Auf dem Hügel suchten nach dem Tsunami hunderte Fischerfamilien aus Chinnakalapet Zuflucht. Pater Dominique und die Ordensschwestern und -brüder leisteten unten am Strand Erste Hilfe, bargen Tote, schafften Verletzte mit dem Ambulanzfahrzeug in die Krankenhäuser und versorgten und beköstigten die Flüchtlinge im Ashram, bis die staatliche Hilfe einsetzte. »Das war eine notwendige Sonderaktion«, sagt John Pieter und verweist dann auf einen ständigen Samariterdienst des Ordens. Im 1999 eröffneten »Haus des Friedens« werden rund um die Uhr HIV-positive Patienten und AIDS-Kranke, darunter 15 Waisenkinder, betreut und behandelt. Die Erwachsenen, von den Familien verstoßen, vom Arbeitsplatz verjagt und mit dem Stigma »Unberührbarer« behaftet, finden hier ein neues Zuhause, erhalten liebe- und verständnisvolle Pflege. Einige Kinder besuchen reguläre Schulen, andere werden im »Haus des Friedens« informell unterrichtet.

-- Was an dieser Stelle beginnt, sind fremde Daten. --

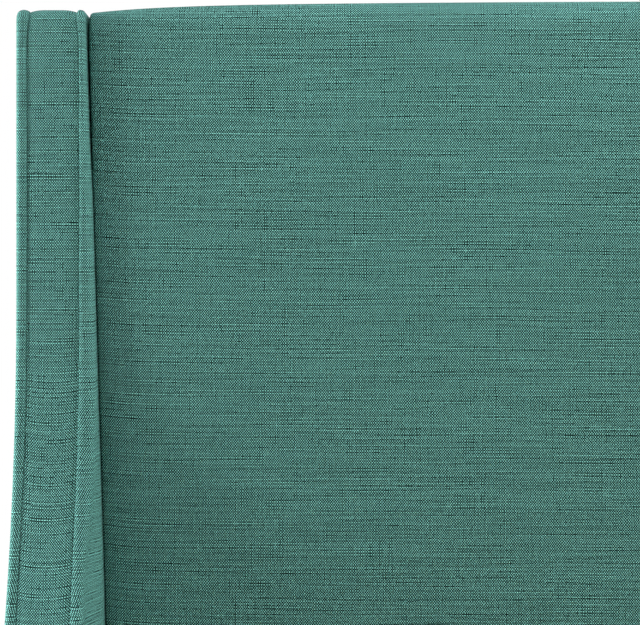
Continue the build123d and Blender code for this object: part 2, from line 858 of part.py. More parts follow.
def foot_bolt_hole(place):
    """The hole for a foot's bolt, half in the foot and half in the wood above."""
    x, y = place
    start = (x, y, foot_height - foot_bolt_length / 2 - screw_clearance)
    return rod(start, (0, 0, 1), foot_bolt_length + 2 * screw_clearance, bolt_radius + screw_clearance)


def wooden_foot(side, place):
    """A square foot that tapers down to its nail-on glide."""
    x, y = place
    top = Plane(origin=(x, y, foot_height)) * Rectangle(foot_top_side, foot_top_side)
    bottom = Plane(origin=(x, y, nail_glide_height)) * Rectangle(foot_bottom_side, foot_bottom_side)
    shape = loft([bottom, top])
    return mirrored(shape - foot_bolt_hole(place), side)


def foot_bolts():
    """The double-ended bolts that hold the four wooden feet."""
    pieces = []
    for place in (wing_foot_place(), foot_rail_foot_place()):
        for sign in (-1, 1):
            start = (sign * place[0], place[1], foot_height - foot_bolt_length / 2)
            pieces.append(rod(start, (0, 0, 1), foot_bolt_length, bolt_radius))
    return joined(pieces)


def nail_glides():
    """Nail-on plastic glides under the four feet and the two stiles."""
    stile_x = (stile_inner + core_inner) / 2
    places = [wing_foot_place(), foot_rail_foot_place(), (stile_x, wing_bolt_y)]
    pieces = []
    for x, y in places:
        for sign in (-1, 1):
            disc = rod((sign * x, y, 0), (0, 0, 1), nail_glide_height, nail_glide_radius)
            rim = disc.edges().filter_by(GeomType.CIRCLE).sort_by(Axis.Z)[0]
            pieces.append(chamfer(rim, nail_glide_chamfer))
    return joined(pieces)


# ---------------------------------------------------------------------------------------------
# Wing bolts, washers and T-nuts, and the frame's screws
# ---------------------------------------------------------------------------------------------

def on_both_sides(pieces):
    """The right-hand pieces and their mirror images."""
    return joined(pieces + [mirror(piece, about=Plane.YZ) for piece in pieces])


def wing_bolts():
    """The bolts from inside the stiles into the wings' T-nuts."""
    head_x = stile_inner - washer_thickness
    length = t_nut_seat_x + t_nut_flange - head_x
    pieces = []
    for y, z in wing_bolt_places():
        bolt = rod((head_x, y, z), (1, 0, 0), length, bolt_radius)
        pieces.append(bolt + rod((head_x, y, z), (-1, 0, 0), bolt_head_height, bolt_head_radius))
    return on_both_sides(pieces)


def wing_washers():
    """A flat washer under every wing bolt's head."""
    start_x = stile_inner - washer_thickness
    pieces = []
    for y, z in wing_bolt_places():
        disc = rod((start_x, y, z), (1, 0, 0), washer_thickness, washer_radius)
        hole = rod((start_x - overrun, y, z), (1, 0, 0), washer_thickness + 2 * overrun, bolt_hole_radius)
        pieces.append(disc - hole)
    return on_both_sides(pieces)


def wing_t_nuts():
    """The T-nuts in the wings' outer faces."""
    seat_x = t_nut_seat_x + t_nut_flange
    places = wing_bolt_places()
    return on_both_sides([t_nut((seat_x, y, z), (-1, 0, 0), bolt_radius + t_nut_thread_fit)
                          for y, z in places])


def wood_screws():
    """All wood screws: stiles to cross rails, ledgers to rail boards, end slats to ledgers."""
    runs = (
        (frame_screw_places(), frame_screw_length),
        (ledger_screw_places(), ledger_screw_length),
        (slat_screw_places(), slat_screw_length),
    )
    return on_both_sides([wood_screw(*place, length) for places, length in runs for place in places])


# ---------------------------------------------------------------------------------------------
# Build every piece
# ---------------------------------------------------------------------------------------------

os.makedirs("parts", exist_ok=True)

for rail_name, (rail_top, rail_height) in cross_rails().items():
    save(rail_name, cross_rail(rail_top, rail_height))
save("headboard_backing_board", backing_board())
save("headboard_pad", headboard_pad())
save("headboard_cover", headboard_cover())
save("headboard_back_cover", back_cover())

side_parts = {
    "headboard_stile": headboard_stile,
    "wing_core": wing_core,
    "wing_inner_pad": wing_inner_pad,
    "wing_inner_cover": wing_inner_cover,
    "wing_outer_pad": wing_outer_pad,
    "wing_outer_cover": wing_outer_cover,
    "wing_inner_roll": wing_inner_roll,
    "wing_outer_roll": wing_outer_roll,
    "wing_front_band": wing_front_band,
    "side_rail_board": side_rail_board,
    "side_rail_pad": side_rail_pad,
    "side_rail_cover": side_rail_cover,
}
for part_name, make in side_parts.items():
    for side_name, side_sign in SIDES.items():
        save(f"{side_name}_{part_name}", make(side_sign))

pair_parts = {
    "wing_posts": wing_post,
    "wing_front_pads": wing_front_pad,
    "slat_ledgers": slat_ledger,
}
for part_name, make in pair_parts.items():
    save(part_name, joined([make(side_sign) for side_sign in SIDES.values()]))

save("foot_rail_board", foot_rail_board())
save("foot_rail_pad", foot_rail_pad())
save("foot_rail_cover", foot_rail_cover())

plate_places = [(sign, y, inward) for sign in SIDES.values() for y, inward in ((y_wing, 1), (y_foot, -1))]
save("slot_plates", joined([slot_plate(*place) for place in plate_places]))
save("hook_plates", joined([hook_plate(*place) for place in plate_places]))

save("centre_beam", centre_beam())
save("beam_hangers", joined([beam_hanger(y_frame, -1), beam_hanger(y_foot, 1)]))
save("ledger_brackets", ledger_brackets())
save("slats", slats())
save("slat_straps", slat_straps())

save("centre_legs", joined([centre_leg(leg_y) for leg_y in leg_positions()]))
for number, leg_y in enumerate(leg_positions(), start=1):
    save(f"glide_pad_{number}", glide_pad(leg_y))
    save(f"glide_stud_{number}", glide_stud(leg_y))
save("leg_t_nuts", leg_t_nuts())

save("feet", joined([wooden_foot(sign, place) for sign in SIDES.values()
                     for place in (wing_foot_place(), foot_rail_foot_place())]))
save("nail_glides", nail_glides())
save("foot_bolts", foot_bolts())
save("leg_bolts", leg_bolts())
save("wing_bolts", wing_bolts())
save("wing_washers", wing_washers())
save("wing_t_nuts", wing_t_nuts())
save("wood_screws", wood_screws())
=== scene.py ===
# %% [markdown]
# # An upholstered wingback bed
#
# The bed is built from a fixed frame of timber and steel. This lesson dresses that frame: it pads
# and covers the headboard, its wings and the rails, hangs the dust cloth, finishes the bare parts
# and lights the bed in a plain studio. Lengths are in metres. X runs to the right, Y towards the
# headboard and Z up, and the floor is at Z = 0.

import math

import bmesh
import bpy
import numpy as np
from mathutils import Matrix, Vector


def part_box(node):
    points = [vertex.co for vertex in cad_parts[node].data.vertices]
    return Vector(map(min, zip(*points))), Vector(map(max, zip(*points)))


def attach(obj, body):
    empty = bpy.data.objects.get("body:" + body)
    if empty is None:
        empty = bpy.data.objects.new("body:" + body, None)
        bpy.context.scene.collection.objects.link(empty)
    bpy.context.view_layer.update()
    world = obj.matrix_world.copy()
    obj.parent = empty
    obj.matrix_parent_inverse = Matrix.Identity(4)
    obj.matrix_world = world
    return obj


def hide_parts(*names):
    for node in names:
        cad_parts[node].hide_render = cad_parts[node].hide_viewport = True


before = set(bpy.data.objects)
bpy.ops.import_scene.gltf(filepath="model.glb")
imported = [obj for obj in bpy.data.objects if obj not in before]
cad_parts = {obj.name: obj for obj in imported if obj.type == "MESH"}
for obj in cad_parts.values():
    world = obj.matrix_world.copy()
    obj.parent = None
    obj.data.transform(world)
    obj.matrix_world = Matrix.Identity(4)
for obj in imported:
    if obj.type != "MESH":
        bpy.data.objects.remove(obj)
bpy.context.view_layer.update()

# %% [markdown]
# ## Places to build on
#
# The padding has to land on the timber, so its places are read from the frame's own parts. Depths in
# the headboard are distances forward of the back of the bed, because its layers stack up from there.

# %% Places read from the frame
mm = 0.001

wing_box_low, wing_box_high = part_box("right_wing_front_band")
outside_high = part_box("right_wing_outer_cover")[1]
core_low, core_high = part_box("right_wing_core")
face_low, face_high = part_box("headboard_cover")
board_low, board_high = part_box("headboard_backing_board")
rail_low, rail_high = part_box("right_side_rail_cover")
foot_low, foot_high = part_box("foot_rail_cover")

back_y = outside_high.y
panel_front = back_y - face_low.y
board_front = back_y - board_low.y
frame_front = back_y - board_high.y
frame_back = back_y - face_high.y
frame_top = board_high.z
panel_bottom = face_low.z
panel_top = face_high.z

wing_top = wing_box_high.z
wing_bottom = wing_box_low.z
wing_front = back_y - wing_box_low.y
cloth_bulge = 1.1 * mm
wing_outside = outside_high.x + cloth_bulge
core_inside = core_low.x
bay_half = rail_low.x
rail_top = rail_high.z
print("headboard face", round(panel_front, 4), "m and wing front", round(wing_front, 4), "m from the back")

# %% [markdown]
# ## From numbers to a mesh
#
# Cloth over foam is a smooth skin, and the simplest way to draw one is a grid of points with a
# four-sided face in every gap. Each point also gets its place on the flat cloth, in metres, which
# becomes the UV map. The weave is drawn on that map, so the threads keep their real size and bend
# with the surface. Where two grids meet, their edges are merged into one closed mesh.

# %% Grids of points become one closed skin
def joined(*coordinates):
    """Arrays of coordinates, stretched to one shape, as one array of points."""
    return np.stack(np.broadcast_arrays(*coordinates), axis=-1)


def add_piece(name, mesh, material):
    """Put a mesh in the scene under a name, with one material."""
    mesh.materials.append(material)
    piece = bpy.data.objects.new(name, mesh)
    bpy.context.scene.collection.objects.link(piece)
    return piece


def grid_faces(rows, columns, first):
    """Corner numbers of the faces between neighbouring points of a grid that starts at number first."""
    number = first + np.arange(rows * columns).reshape(rows, columns)
    corners = [number[:-1, :-1], number[:-1, 1:], number[1:, 1:], number[1:, :-1]]
    return joined(*corners).reshape(-1, 4)


def travelled(points):
    """Distance travelled from row to row of a grid, added up from the first row."""
    steps = np.linalg.norm(np.diff(points, axis=0), axis=-1)
    return np.concatenate([np.zeros((1, points.shape[1])), np.cumsum(steps, axis=0)])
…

Die tägliche Arbeit und die gezielten Aufklärungskampagnen Pater Dominiques, aber auch die durch den Tsunami zeitweise erzwungenen Kontakte zwischen Patienten und Flüchtlingen, beispielsweise bei der gemeinsamen Essenzubereitung, haben dazu beigetragen, dass zumindest in Chinnakalapet die Berührungsängste zu HIV/AIDS-Kranken spürbar schwanden.